start

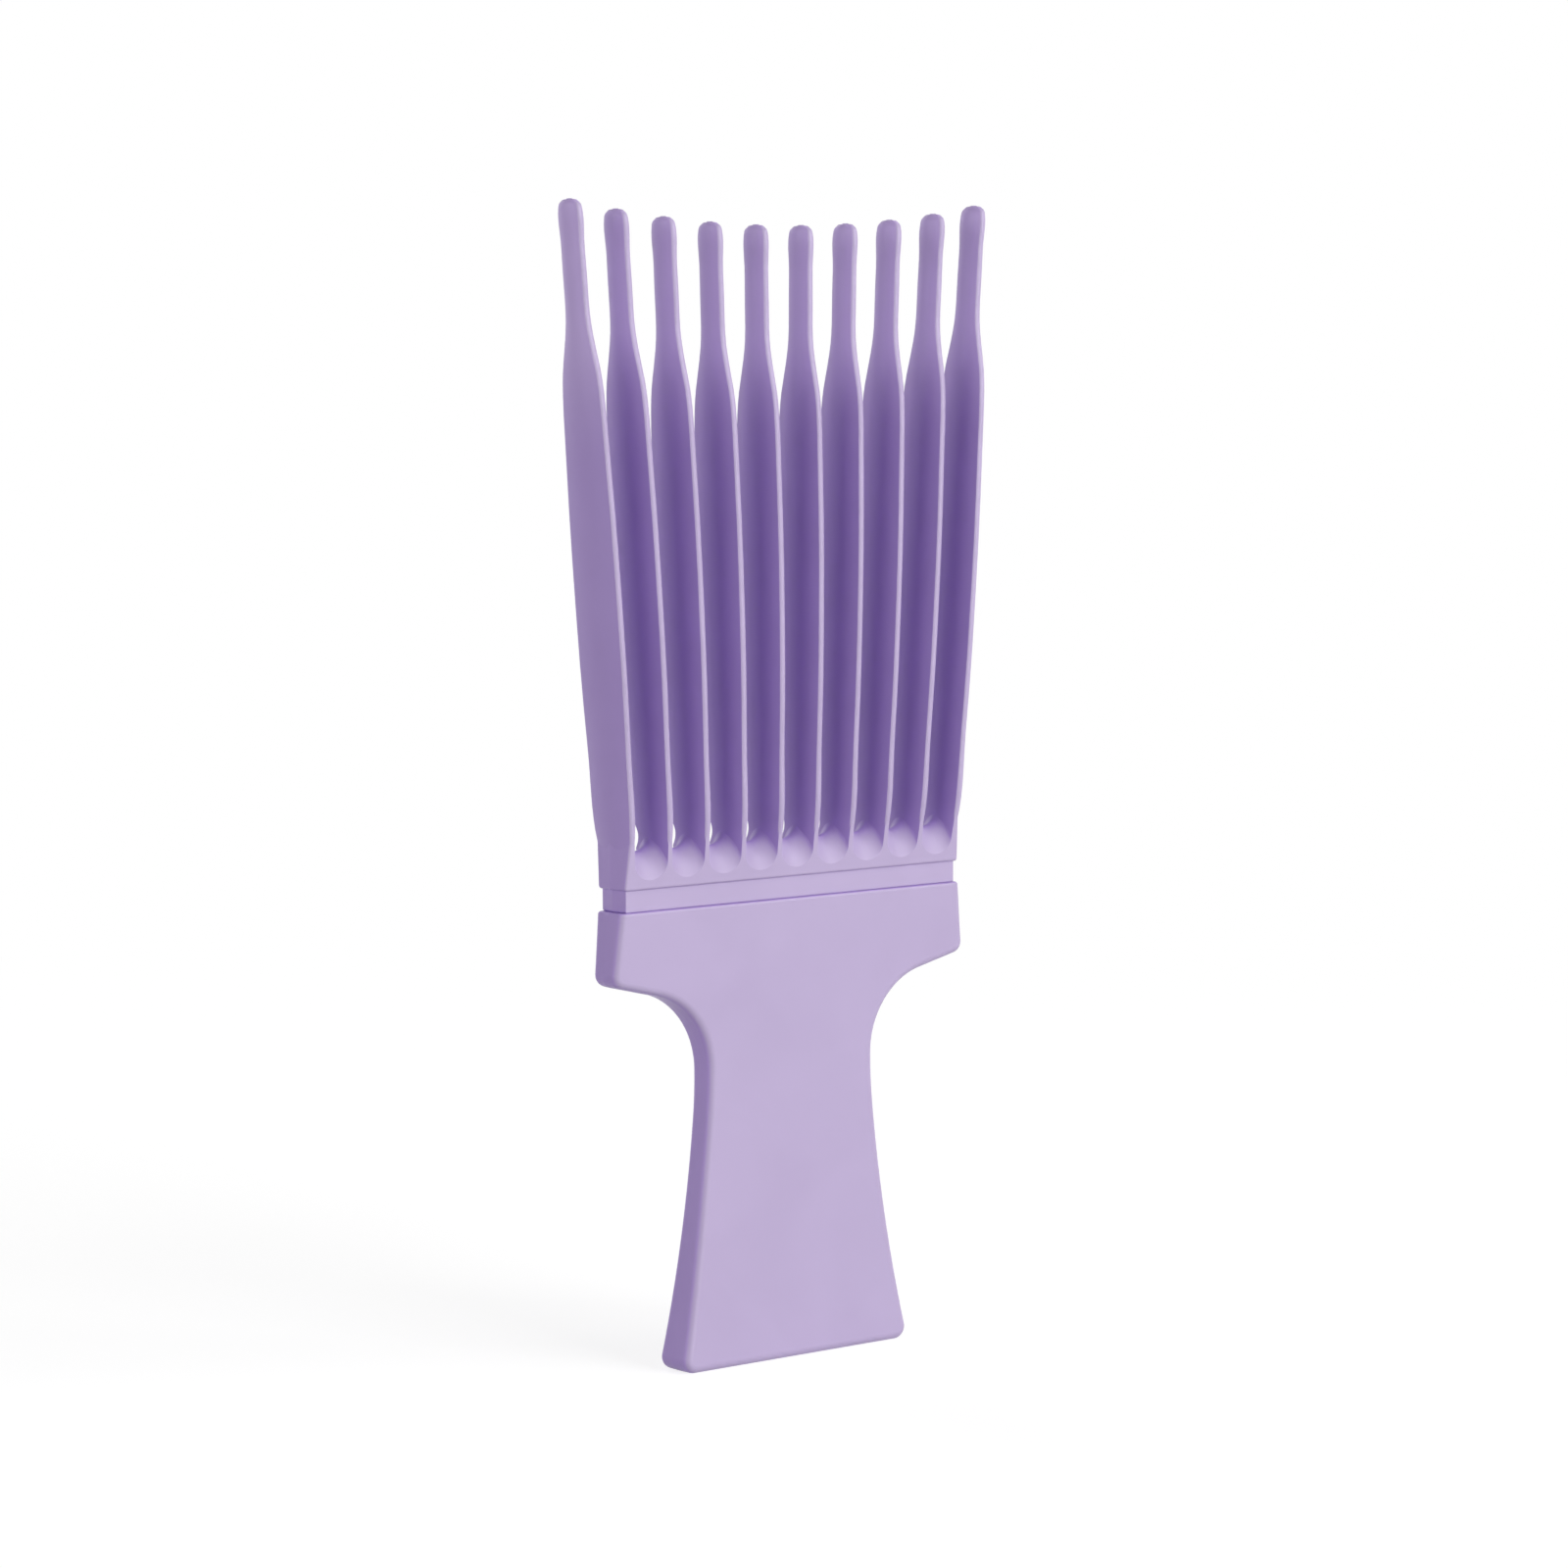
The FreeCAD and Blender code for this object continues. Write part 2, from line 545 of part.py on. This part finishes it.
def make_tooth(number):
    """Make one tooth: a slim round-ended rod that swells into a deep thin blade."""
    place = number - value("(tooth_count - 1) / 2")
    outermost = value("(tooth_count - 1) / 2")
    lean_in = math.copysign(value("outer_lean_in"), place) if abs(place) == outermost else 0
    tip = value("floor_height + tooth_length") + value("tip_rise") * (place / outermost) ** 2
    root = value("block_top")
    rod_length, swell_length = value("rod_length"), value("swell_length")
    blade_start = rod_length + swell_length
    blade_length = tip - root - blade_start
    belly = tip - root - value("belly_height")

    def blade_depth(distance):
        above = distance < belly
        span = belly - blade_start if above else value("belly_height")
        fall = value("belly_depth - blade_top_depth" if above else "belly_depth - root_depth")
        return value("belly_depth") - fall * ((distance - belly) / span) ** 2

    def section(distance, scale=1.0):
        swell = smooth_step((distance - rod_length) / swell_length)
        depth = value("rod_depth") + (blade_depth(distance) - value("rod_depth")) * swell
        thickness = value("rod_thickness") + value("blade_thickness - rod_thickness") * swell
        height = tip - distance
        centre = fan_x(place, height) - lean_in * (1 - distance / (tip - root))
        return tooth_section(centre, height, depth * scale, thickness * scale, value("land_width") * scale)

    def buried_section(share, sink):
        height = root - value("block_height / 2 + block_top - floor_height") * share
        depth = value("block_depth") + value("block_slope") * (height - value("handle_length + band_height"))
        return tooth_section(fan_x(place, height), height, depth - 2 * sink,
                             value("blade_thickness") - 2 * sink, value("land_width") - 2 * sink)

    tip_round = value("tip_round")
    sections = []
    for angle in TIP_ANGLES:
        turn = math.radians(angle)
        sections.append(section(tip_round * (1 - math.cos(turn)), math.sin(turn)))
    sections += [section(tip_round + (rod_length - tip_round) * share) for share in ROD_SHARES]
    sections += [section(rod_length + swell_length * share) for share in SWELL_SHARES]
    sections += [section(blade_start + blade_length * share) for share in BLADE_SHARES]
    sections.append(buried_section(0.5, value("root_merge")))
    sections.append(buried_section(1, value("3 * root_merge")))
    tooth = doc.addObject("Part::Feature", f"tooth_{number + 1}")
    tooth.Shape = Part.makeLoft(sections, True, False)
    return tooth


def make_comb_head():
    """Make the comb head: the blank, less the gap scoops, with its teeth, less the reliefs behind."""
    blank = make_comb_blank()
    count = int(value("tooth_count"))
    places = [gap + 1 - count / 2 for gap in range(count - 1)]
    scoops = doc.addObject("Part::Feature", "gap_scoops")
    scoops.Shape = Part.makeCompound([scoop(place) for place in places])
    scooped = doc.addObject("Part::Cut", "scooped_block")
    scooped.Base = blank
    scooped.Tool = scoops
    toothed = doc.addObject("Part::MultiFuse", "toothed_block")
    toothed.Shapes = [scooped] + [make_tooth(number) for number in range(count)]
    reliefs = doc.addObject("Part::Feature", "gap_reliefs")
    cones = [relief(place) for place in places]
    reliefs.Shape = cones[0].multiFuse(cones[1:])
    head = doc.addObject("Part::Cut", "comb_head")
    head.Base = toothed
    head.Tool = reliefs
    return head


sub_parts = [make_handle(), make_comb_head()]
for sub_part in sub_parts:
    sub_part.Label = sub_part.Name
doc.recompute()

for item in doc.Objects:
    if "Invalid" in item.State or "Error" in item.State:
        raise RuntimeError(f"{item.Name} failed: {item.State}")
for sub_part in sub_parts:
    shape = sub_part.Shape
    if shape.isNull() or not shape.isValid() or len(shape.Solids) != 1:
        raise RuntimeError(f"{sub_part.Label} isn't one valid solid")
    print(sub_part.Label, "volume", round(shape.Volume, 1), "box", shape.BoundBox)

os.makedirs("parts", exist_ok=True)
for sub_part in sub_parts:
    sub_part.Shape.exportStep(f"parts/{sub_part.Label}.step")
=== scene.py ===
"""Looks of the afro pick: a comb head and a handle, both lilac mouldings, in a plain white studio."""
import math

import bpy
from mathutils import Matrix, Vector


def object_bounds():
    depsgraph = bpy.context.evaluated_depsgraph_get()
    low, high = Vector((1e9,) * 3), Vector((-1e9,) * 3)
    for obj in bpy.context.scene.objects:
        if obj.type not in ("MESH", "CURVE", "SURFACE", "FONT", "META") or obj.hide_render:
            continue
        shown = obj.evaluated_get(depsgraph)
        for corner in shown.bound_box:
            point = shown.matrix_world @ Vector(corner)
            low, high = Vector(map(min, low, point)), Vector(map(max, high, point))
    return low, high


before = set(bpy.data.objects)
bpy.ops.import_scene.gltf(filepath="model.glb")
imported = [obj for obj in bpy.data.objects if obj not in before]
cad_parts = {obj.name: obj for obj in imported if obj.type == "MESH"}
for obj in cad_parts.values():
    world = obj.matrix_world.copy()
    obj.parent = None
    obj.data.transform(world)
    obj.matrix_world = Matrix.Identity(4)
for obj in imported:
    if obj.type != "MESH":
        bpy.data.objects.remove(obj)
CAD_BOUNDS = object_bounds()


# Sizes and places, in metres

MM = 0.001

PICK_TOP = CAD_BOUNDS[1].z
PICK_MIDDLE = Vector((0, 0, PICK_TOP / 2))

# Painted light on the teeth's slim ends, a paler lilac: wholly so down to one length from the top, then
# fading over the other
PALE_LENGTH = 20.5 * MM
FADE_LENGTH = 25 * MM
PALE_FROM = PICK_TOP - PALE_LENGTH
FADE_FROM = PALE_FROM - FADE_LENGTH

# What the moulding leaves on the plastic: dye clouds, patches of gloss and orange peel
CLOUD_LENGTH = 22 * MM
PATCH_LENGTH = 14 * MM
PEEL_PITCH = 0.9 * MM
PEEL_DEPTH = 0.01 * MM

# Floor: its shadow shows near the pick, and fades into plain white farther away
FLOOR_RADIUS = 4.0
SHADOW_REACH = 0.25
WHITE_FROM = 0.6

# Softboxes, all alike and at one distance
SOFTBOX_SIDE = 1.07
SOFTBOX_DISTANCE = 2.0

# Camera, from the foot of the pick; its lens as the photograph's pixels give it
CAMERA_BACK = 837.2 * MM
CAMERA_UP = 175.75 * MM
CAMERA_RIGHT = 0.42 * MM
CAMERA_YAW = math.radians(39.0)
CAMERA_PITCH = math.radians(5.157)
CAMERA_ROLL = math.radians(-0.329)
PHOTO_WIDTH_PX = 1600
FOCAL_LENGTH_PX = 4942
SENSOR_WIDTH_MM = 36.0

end

## STATED TASK
Quote the entire listing above exactly.

## EXERCISE ANSWER
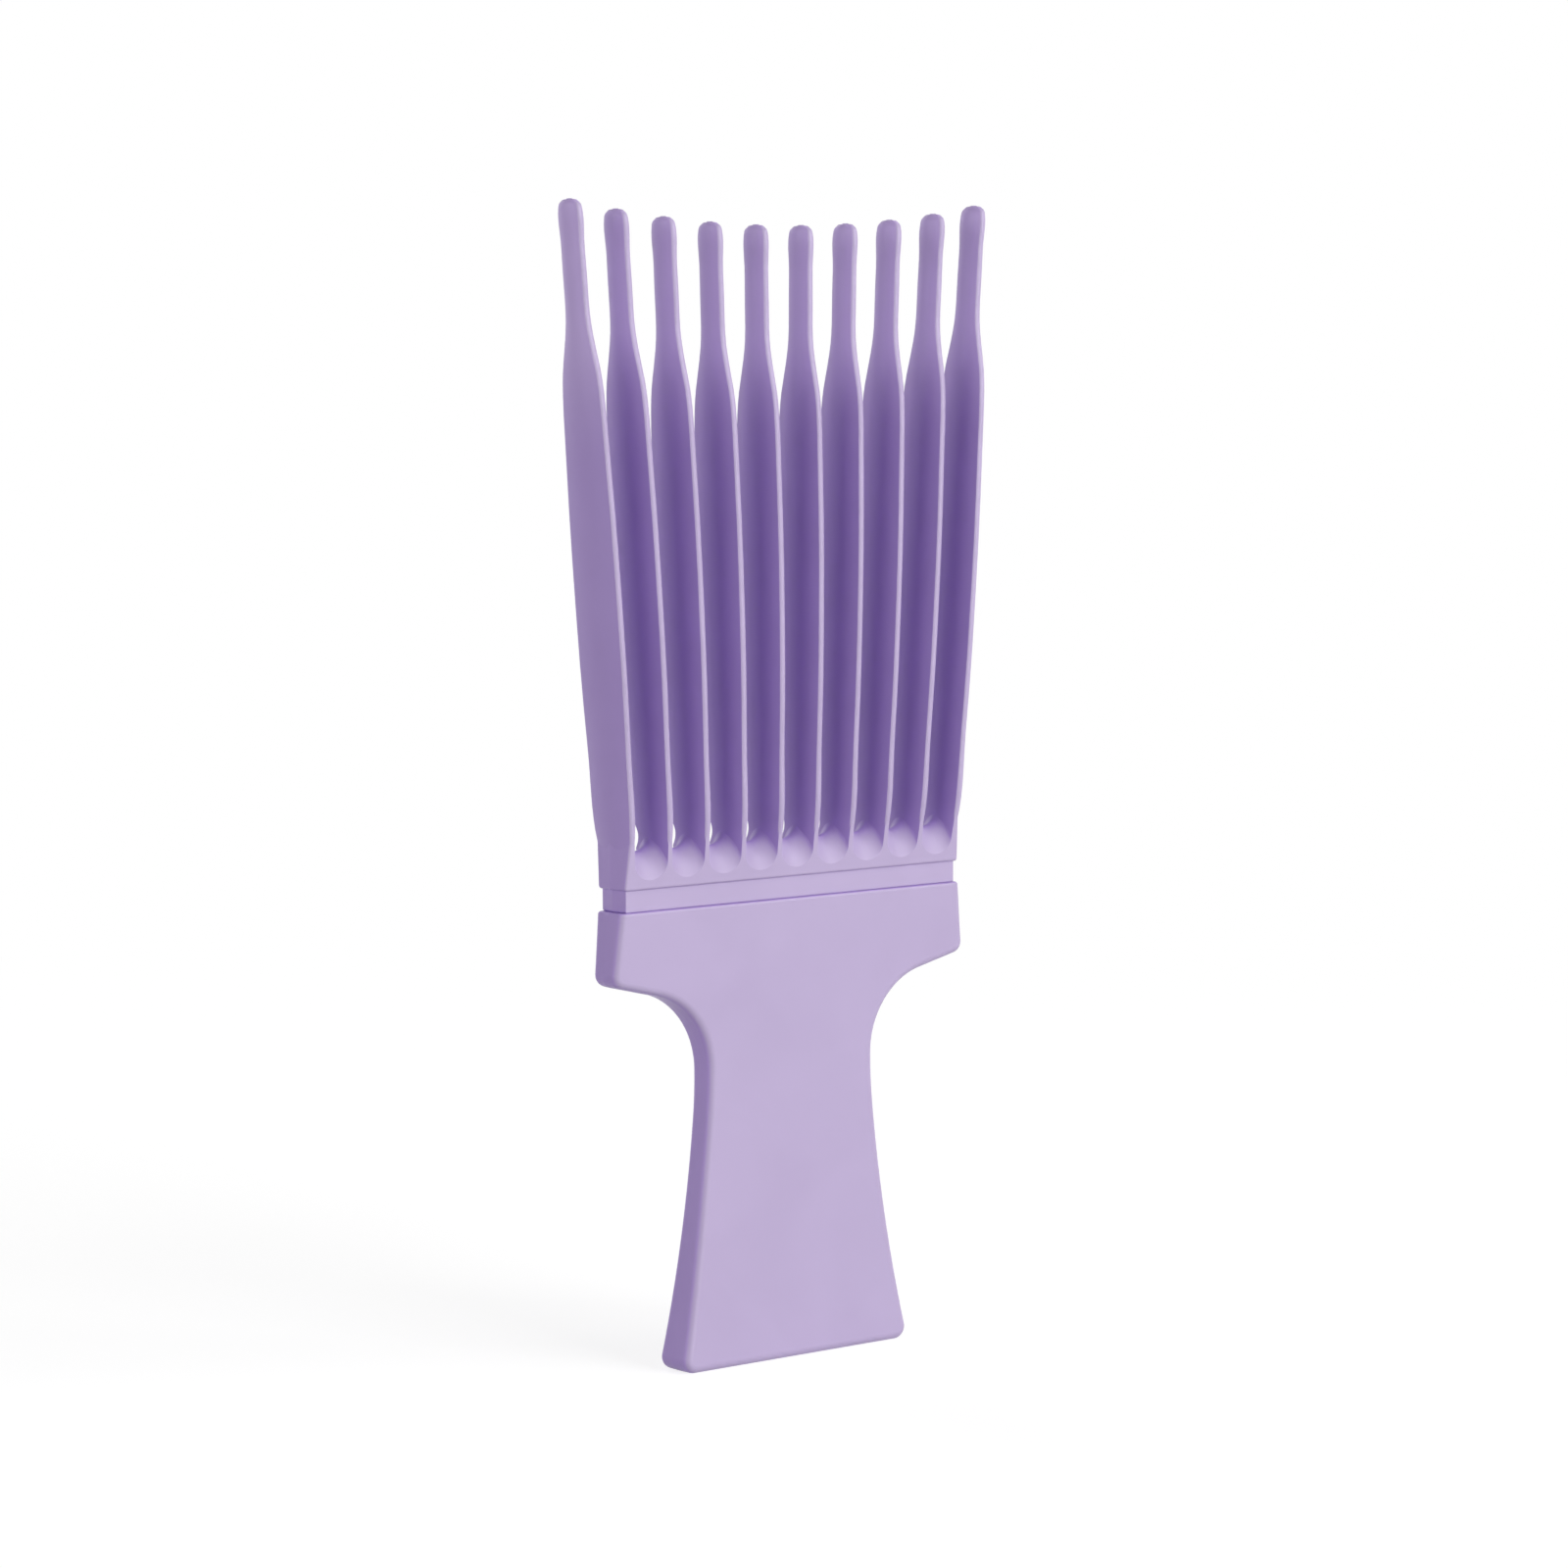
The FreeCAD and Blender code for this object continues. Write part 2, from line 545 of part.py on. This part finishes it.
def make_tooth(number):
    """Make one tooth: a slim round-ended rod that swells into a deep thin blade."""
    place = number - value("(tooth_count - 1) / 2")
    outermost = value("(tooth_count - 1) / 2")
    lean_in = math.copysign(value("outer_lean_in"), place) if abs(place) == outermost else 0
    tip = value("floor_height + tooth_length") + value("tip_rise") * (place / outermost) ** 2
    root = value("block_top")
    rod_length, swell_length = value("rod_length"), value("swell_length")
    blade_start = rod_length + swell_length
    blade_length = tip - root - blade_start
    belly = tip - root - value("belly_height")

    def blade_depth(distance):
        above = distance < belly
        span = belly - blade_start if above else value("belly_height")
        fall = value("belly_depth - blade_top_depth" if above else "belly_depth - root_depth")
        return value("belly_depth") - fall * ((distance - belly) / span) ** 2

    def section(distance, scale=1.0):
        swell = smooth_step((distance - rod_length) / swell_length)
        depth = value("rod_depth") + (blade_depth(distance) - value("rod_depth")) * swell
        thickness = value("rod_thickness") + value("blade_thickness - rod_thickness") * swell
        height = tip - distance
        centre = fan_x(place, height) - lean_in * (1 - distance / (tip - root))
        return tooth_section(centre, height, depth * scale, thickness * scale, value("land_width") * scale)

    def buried_section(share, sink):
        height = root - value("block_height / 2 + block_top - floor_height") * share
        depth = value("block_depth") + value("block_slope") * (height - value("handle_length + band_height"))
        return tooth_section(fan_x(place, height), height, depth - 2 * sink,
                             value("blade_thickness") - 2 * sink, value("land_width") - 2 * sink)

    tip_round = value("tip_round")
    sections = []
    for angle in TIP_ANGLES:
        turn = math.radians(angle)
        sections.append(section(tip_round * (1 - math.cos(turn)), math.sin(turn)))
    sections += [section(tip_round + (rod_length - tip_round) * share) for share in ROD_SHARES]
    sections += [section(rod_length + swell_length * share) for share in SWELL_SHARES]
    sections += [section(blade_start + blade_length * share) for share in BLADE_SHARES]
    sections.append(buried_section(0.5, value("root_merge")))
    sections.append(buried_section(1, value("3 * root_merge")))
    tooth = doc.addObject("Part::Feature", f"tooth_{number + 1}")
    tooth.Shape = Part.makeLoft(sections, True, False)
    return tooth


def make_comb_head():
    """Make the comb head: the blank, less the gap scoops, with its teeth, less the reliefs behind."""
    blank = make_comb_blank()
    count = int(value("tooth_count"))
    places = [gap + 1 - count / 2 for gap in range(count - 1)]
    scoops = doc.addObject("Part::Feature", "gap_scoops")
    scoops.Shape = Part.makeCompound([scoop(place) for place in places])
    scooped = doc.addObject("Part::Cut", "scooped_block")
    scooped.Base = blank
    scooped.Tool = scoops
    toothed = doc.addObject("Part::MultiFuse", "toothed_block")
    toothed.Shapes = [scooped] + [make_tooth(number) for number in range(count)]
    reliefs = doc.addObject("Part::Feature", "gap_reliefs")
    cones = [relief(place) for place in places]
    reliefs.Shape = cones[0].multiFuse(cones[1:])
    head = doc.addObject("Part::Cut", "comb_head")
    head.Base = toothed
    head.Tool = reliefs
    return head


sub_parts = [make_handle(), make_comb_head()]
for sub_part in sub_parts:
    sub_part.Label = sub_part.Name
doc.recompute()

for item in doc.Objects:
    if "Invalid" in item.State or "Error" in item.State:
        raise RuntimeError(f"{item.Name} failed: {item.State}")
for sub_part in sub_parts:
    shape = sub_part.Shape
    if shape.isNull() or not shape.isValid() or len(shape.Solids) != 1:
        raise RuntimeError(f"{sub_part.Label} isn't one valid solid")
    print(sub_part.Label, "volume", round(shape.Volume, 1), "box", shape.BoundBox)

os.makedirs("parts", exist_ok=True)
for sub_part in sub_parts:
    sub_part.Shape.exportStep(f"parts/{sub_part.Label}.step")
=== scene.py ===
"""Looks of the afro pick: a comb head and a handle, both lilac mouldings, in a plain white studio."""
import math

import bpy
from mathutils import Matrix, Vector


def object_bounds():
    depsgraph = bpy.context.evaluated_depsgraph_get()
    low, high = Vector((1e9,) * 3), Vector((-1e9,) * 3)
    for obj in bpy.context.scene.objects:
        if obj.type not in ("MESH", "CURVE", "SURFACE", "FONT", "META") or obj.hide_render:
            continue
        shown = obj.evaluated_get(depsgraph)
        for corner in shown.bound_box:
            point = shown.matrix_world @ Vector(corner)
            low, high = Vector(map(min, low, point)), Vector(map(max, high, point))
    return low, high


before = set(bpy.data.objects)
bpy.ops.import_scene.gltf(filepath="model.glb")
imported = [obj for obj in bpy.data.objects if obj not in before]
cad_parts = {obj.name: obj for obj in imported if obj.type == "MESH"}
for obj in cad_parts.values():
    world = obj.matrix_world.copy()
    obj.parent = None
    obj.data.transform(world)
    obj.matrix_world = Matrix.Identity(4)
for obj in imported:
    if obj.type != "MESH":
        bpy.data.objects.remove(obj)
CAD_BOUNDS = object_bounds()


# Sizes and places, in metres

MM = 0.001

PICK_TOP = CAD_BOUNDS[1].z
PICK_MIDDLE = Vector((0, 0, PICK_TOP / 2))

# Painted light on the teeth's slim ends, a paler lilac: wholly so down to one length from the top, then
# fading over the other
PALE_LENGTH = 20.5 * MM
FADE_LENGTH = 25 * MM
PALE_FROM = PICK_TOP - PALE_LENGTH
FADE_FROM = PALE_FROM - FADE_LENGTH

# What the moulding leaves on the plastic: dye clouds, patches of gloss and orange peel
CLOUD_LENGTH = 22 * MM
PATCH_LENGTH = 14 * MM
PEEL_PITCH = 0.9 * MM
PEEL_DEPTH = 0.01 * MM

# Floor: its shadow shows near the pick, and fades into plain white farther away
FLOOR_RADIUS = 4.0
SHADOW_REACH = 0.25
WHITE_FROM = 0.6

# Softboxes, all alike and at one distance
SOFTBOX_SIDE = 1.07
SOFTBOX_DISTANCE = 2.0

# Camera, from the foot of the pick; its lens as the photograph's pixels give it
CAMERA_BACK = 837.2 * MM
CAMERA_UP = 175.75 * MM
CAMERA_RIGHT = 0.42 * MM
CAMERA_YAW = math.radians(39.0)
CAMERA_PITCH = math.radians(5.157)
CAMERA_ROLL = math.radians(-0.329)
PHOTO_WIDTH_PX = 1600
FOCAL_LENGTH_PX = 4942
SENSOR_WIDTH_MM = 36.0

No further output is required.